Copy all the material below, exactly as it stands.

---------- GIVEN INFORMATION

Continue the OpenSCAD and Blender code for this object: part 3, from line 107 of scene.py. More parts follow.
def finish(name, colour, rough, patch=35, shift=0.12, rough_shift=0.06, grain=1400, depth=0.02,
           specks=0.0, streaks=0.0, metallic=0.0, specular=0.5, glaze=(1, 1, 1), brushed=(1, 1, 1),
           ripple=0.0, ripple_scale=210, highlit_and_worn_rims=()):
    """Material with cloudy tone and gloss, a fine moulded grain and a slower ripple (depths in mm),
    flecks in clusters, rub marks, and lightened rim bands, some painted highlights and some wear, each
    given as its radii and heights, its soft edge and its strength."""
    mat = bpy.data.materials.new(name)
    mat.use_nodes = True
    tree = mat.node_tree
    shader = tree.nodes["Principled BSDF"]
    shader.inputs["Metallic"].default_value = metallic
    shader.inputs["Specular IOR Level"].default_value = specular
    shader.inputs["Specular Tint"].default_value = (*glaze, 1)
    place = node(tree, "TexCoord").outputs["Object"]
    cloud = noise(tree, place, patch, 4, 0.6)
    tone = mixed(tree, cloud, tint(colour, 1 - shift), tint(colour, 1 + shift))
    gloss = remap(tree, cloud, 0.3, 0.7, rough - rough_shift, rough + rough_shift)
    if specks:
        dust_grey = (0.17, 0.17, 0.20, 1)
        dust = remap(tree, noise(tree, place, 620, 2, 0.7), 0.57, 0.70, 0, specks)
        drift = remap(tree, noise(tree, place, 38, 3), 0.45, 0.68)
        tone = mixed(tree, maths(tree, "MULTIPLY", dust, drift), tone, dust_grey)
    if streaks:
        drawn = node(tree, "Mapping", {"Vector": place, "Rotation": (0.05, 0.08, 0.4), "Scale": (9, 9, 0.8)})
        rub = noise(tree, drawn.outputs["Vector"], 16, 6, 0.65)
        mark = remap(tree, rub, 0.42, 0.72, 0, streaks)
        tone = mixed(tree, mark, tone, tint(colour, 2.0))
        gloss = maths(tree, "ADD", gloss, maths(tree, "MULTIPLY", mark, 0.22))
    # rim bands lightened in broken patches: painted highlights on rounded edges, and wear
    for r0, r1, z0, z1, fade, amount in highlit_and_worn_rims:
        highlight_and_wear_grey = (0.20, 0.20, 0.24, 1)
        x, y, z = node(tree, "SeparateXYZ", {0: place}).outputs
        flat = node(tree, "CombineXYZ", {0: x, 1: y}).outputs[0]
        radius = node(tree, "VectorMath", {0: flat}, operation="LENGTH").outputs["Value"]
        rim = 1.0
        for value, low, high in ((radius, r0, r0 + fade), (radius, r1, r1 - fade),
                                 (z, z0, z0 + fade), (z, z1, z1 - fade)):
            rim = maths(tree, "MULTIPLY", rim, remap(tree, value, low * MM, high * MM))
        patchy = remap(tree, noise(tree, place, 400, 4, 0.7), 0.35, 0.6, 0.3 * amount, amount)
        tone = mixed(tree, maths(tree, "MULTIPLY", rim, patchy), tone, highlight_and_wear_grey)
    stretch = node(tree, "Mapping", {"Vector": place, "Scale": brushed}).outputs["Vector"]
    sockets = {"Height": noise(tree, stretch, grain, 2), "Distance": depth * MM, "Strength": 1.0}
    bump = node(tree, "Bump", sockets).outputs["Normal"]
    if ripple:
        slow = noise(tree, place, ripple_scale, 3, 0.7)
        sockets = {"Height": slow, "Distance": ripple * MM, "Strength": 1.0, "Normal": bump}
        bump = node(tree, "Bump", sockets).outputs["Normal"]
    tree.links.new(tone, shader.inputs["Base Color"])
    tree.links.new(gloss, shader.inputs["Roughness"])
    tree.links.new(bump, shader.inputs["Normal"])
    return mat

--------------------

### RESULT OF THE TASK
Continue the OpenSCAD and Blender code for this object: part 3, from line 107 of scene.py. More parts follow.
def finish(name, colour, rough, patch=35, shift=0.12, rough_shift=0.06, grain=1400, depth=0.02,
           specks=0.0, streaks=0.0, metallic=0.0, specular=0.5, glaze=(1, 1, 1), brushed=(1, 1, 1),
           ripple=0.0, ripple_scale=210, highlit_and_worn_rims=()):
    """Material with cloudy tone and gloss, a fine moulded grain and a slower ripple (depths in mm),
    flecks in clusters, rub marks, and lightened rim bands, some painted highlights and some wear, each
    given as its radii and heights, its soft edge and its strength."""
    mat = bpy.data.materials.new(name)
    mat.use_nodes = True
    tree = mat.node_tree
    shader = tree.nodes["Principled BSDF"]
    shader.inputs["Metallic"].default_value = metallic
    shader.inputs["Specular IOR Level"].default_value = specular
    shader.inputs["Specular Tint"].default_value = (*glaze, 1)
    place = node(tree, "TexCoord").outputs["Object"]
    cloud = noise(tree, place, patch, 4, 0.6)
    tone = mixed(tree, cloud, tint(colour, 1 - shift), tint(colour, 1 + shift))
    gloss = remap(tree, cloud, 0.3, 0.7, rough - rough_shift, rough + rough_shift)
    if specks:
        dust_grey = (0.17, 0.17, 0.20, 1)
        dust = remap(tree, noise(tree, place, 620, 2, 0.7), 0.57, 0.70, 0, specks)
        drift = remap(tree, noise(tree, place, 38, 3), 0.45, 0.68)
        tone = mixed(tree, maths(tree, "MULTIPLY", dust, drift), tone, dust_grey)
    if streaks:
        drawn = node(tree, "Mapping", {"Vector": place, "Rotation": (0.05, 0.08, 0.4), "Scale": (9, 9, 0.8)})
        rub = noise(tree, drawn.outputs["Vector"], 16, 6, 0.65)
        mark = remap(tree, rub, 0.42, 0.72, 0, streaks)
        tone = mixed(tree, mark, tone, tint(colour, 2.0))
        gloss = maths(tree, "ADD", gloss, maths(tree, "MULTIPLY", mark, 0.22))
    # rim bands lightened in broken patches: painted highlights on rounded edges, and wear
    for r0, r1, z0, z1, fade, amount in highlit_and_worn_rims:
        highlight_and_wear_grey = (0.20, 0.20, 0.24, 1)
        x, y, z = node(tree, "SeparateXYZ", {0: place}).outputs
        flat = node(tree, "CombineXYZ", {0: x, 1: y}).outputs[0]
        radius = node(tree, "VectorMath", {0: flat}, operation="LENGTH").outputs["Value"]
        rim = 1.0
        for value, low, high in ((radius, r0, r0 + fade), (radius, r1, r1 - fade),
                                 (z, z0, z0 + fade), (z, z1, z1 - fade)):
            rim = maths(tree, "MULTIPLY", rim, remap(tree, value, low * MM, high * MM))
        patchy = remap(tree, noise(tree, place, 400, 4, 0.7), 0.35, 0.6, 0.3 * amount, amount)
        tone = mixed(tree, maths(tree, "MULTIPLY", rim, patchy), tone, highlight_and_wear_grey)
    stretch = node(tree, "Mapping", {"Vector": place, "Scale": brushed}).outputs["Vector"]
    sockets = {"Height": noise(tree, stretch, grain, 2), "Distance": depth * MM, "Strength": 1.0}
    bump = node(tree, "Bump", sockets).outputs["Normal"]
    if ripple:
        slow = noise(tree, place, ripple_scale, 3, 0.7)
        sockets = {"Height": slow, "Distance": ripple * MM, "Strength": 1.0, "Normal": bump}
        bump = node(tree, "Bump", sockets).outputs["Normal"]
    tree.links.new(tone, shader.inputs["Base Color"])
    tree.links.new(gloss, shader.inputs["Roughness"])
    tree.links.new(bump, shader.inputs["Normal"])
    return mat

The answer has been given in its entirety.